Our speaker will be Dr. Dylan Pare of Villanova University:
The Extreme Center of the Milky Way: Uncovering the Nature of Magnetic Fields in the Galactic Center
The center of the Milky Way, known as the Galactic Center (GC), is an extreme region characterized by high densities, temperatures, and magnetic field strengths. Though the GC is obscured by intervening dust at optical wavelengths, it is possible to study the region using radio, infrared, and X-ray wavelengths. Through such studies of this region, we have unveiled a population of thread-like structures that seem to be unique to the GC. These thread-like structures have come to be known as the non-thermal filaments (NTFs) because their emission is caused by non-thermal, relativistic electrons.
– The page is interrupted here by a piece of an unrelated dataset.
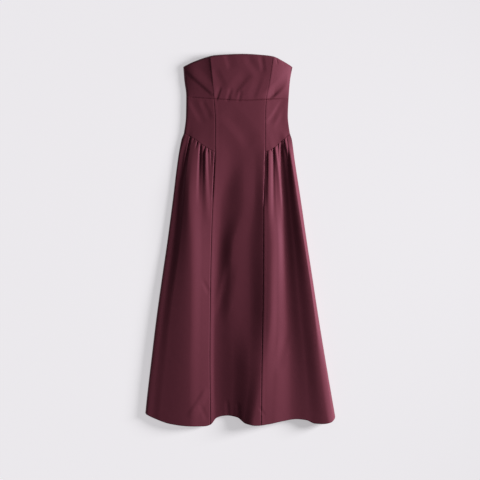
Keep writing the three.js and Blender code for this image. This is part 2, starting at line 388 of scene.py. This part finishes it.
def creased(creases, x, y, swell):
    """How deep the creases are at each point. Swell gives a crease's depth along its way."""
    total = np.zeros_like(x)
    for x0, y0, x1, y1, width0, width1, depth, bow, roundness, lean in zip(*creases.values()):
        run_x, run_y = x1 - x0, y1 - y0
        length = math.hypot(run_x, run_y)
        t = np.clip(((x - x0) * run_x + (y - y0) * run_y) / length**2, 0, 1)
        aside = 4 * bow * t * (1 - t) / length
        off_x = x - x0 - t * run_x + aside * run_y
        off_y = y - y0 - t * run_y - aside * run_x
        flank = 1 + lean * np.tanh((run_x * off_y - run_y * off_x) / length)
        d = np.clip(np.hypot(off_x, off_y) / (width0 + (width1 - width0) * t) / flank, 0, 1)
        form = (1 - d) ** 2 * (1 + 2 * d * roundness)
        total += depth * form * curve(*swell, t)
    return total


def seam_relief(away, y):
    """A seam's ditch, and the ridge of its allowance on its right. It pulls deeper down the skirt."""
    pulled = curve(SEAM_PULL["y"], SEAM_PULL["pull"], y)
    return pulled * curve(SEAM_SECTION["away"], SEAM_SECTION["height"], away, end_slope=0)


def long_folds(x, y):
    """Height of the front with its long folds alone."""
    left, right = side_left(y), side_right(y)
    at = [left]
    heights = [np.full_like(y, SIDE_SEAM)]
    for places, tops in FOLDS.values():
        at.append(np.clip(curve(LEVELS, places, y), left + SIDE_ROLL, right - SIDE_ROLL))
        heights.append(curve(LEVELS, tops, y))
    at.append(right)
    heights.append(np.full_like(y, SIDE_SEAM))
    return curve(np.stack(at, -1), np.stack(heights, -1), x, end_slope=2.0)


def small_relief(x, y, height):
    """The wrinkles and the seams, which fade where the cloth lies low."""
    seams = seam_relief(x - seam_left(y), y) + seam_relief(x - seam_right(y), y)
    groove = GROOVE * np.clip(1 - np.abs(y - across(UNDERBUST)(x)) / GROOVE_WIDTH, 0, 1) ** 2
    groove *= np.clip(np.minimum(x - side_left(y), side_right(y) - x) / GROOVE_END, 0, 1)
    room = np.clip((height - LOW_CLOTH) / (FREE_CLOTH - LOW_CLOTH), 0, 1)
    return seams - (groove + creased(WRINKLES, x, y, WRINKLE_SWELL)) * room


def folded(x, y):
    """Height of the front below the bust."""
    height = long_folds(x, y)
    return height + small_relief(x, y, height)


def bodice_height(x, y):
    """Height of the band, which has flat facets, stands over the ribs and rolls down at its top."""
    foot, top = across(UNDERBUST)(x), across(TOP_EDGE)(x)
    full = curve(BAND_SHARE["share"], BAND_SHARE["full"], (y - foot) / (top - foot))
    lines = {
        "left side": side_left(y),
        "left seam": seam_left(y),
        "middle": np.zeros_like(y),
        "right seam": seam_right(y),
        "right side": side_right(y),
    }
    corners = np.stack([lines[line] + off for line, off, _ in BAND], -1)
    band = curve(corners, [height for _, _, height in BAND], x, end_slope=1.6)
    ribs = long_folds(x, y)
    height = ribs + (band - ribs) * full + small_relief(x, y, ribs)
    rolled = np.clip(1 - (top - y) / RIM, 0, 1) ** 2
    return height - RIM * rolled * np.clip((height - LOW_CLOTH) / (ROLLED_CLOTH - LOW_CLOTH), 0, 1)


def skirt_height(x, y):
    """Height of the side skirts, which start a little below the waist's edge and are gathered there."""
    gathers = creased(GATHERS, x, y, GATHER_SWELL)
    basque = np.where(x < 0, across(BASQUE_LEFT)(x), across(BASQUE_RIGHT)(x))
    under = np.clip(1 - (basque - y) / BASQUE_WIDTH, 0, 1)
    return np.maximum(folded(x, y) - gathers - BASQUE_DITCH * under**2, LOWEST)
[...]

This form of emission is produced in the presence of ordered magnetic fields, allowing us to use the emission from the NTFs to study the properties of the magnetic field in the GC. Improving our understanding of cosmic magnetic fields is important because, though they are theorized to play an important role in processes like star and galaxy formation, it remains unclear observationally the extent of their impact. In this talk, I present our current understanding of the NTFs and what we know about the magnetic field in the GC. I also discuss my own work in studying the NTF magnetic field and the magnetic fields as traced by molecular, star-forming regions within the GC.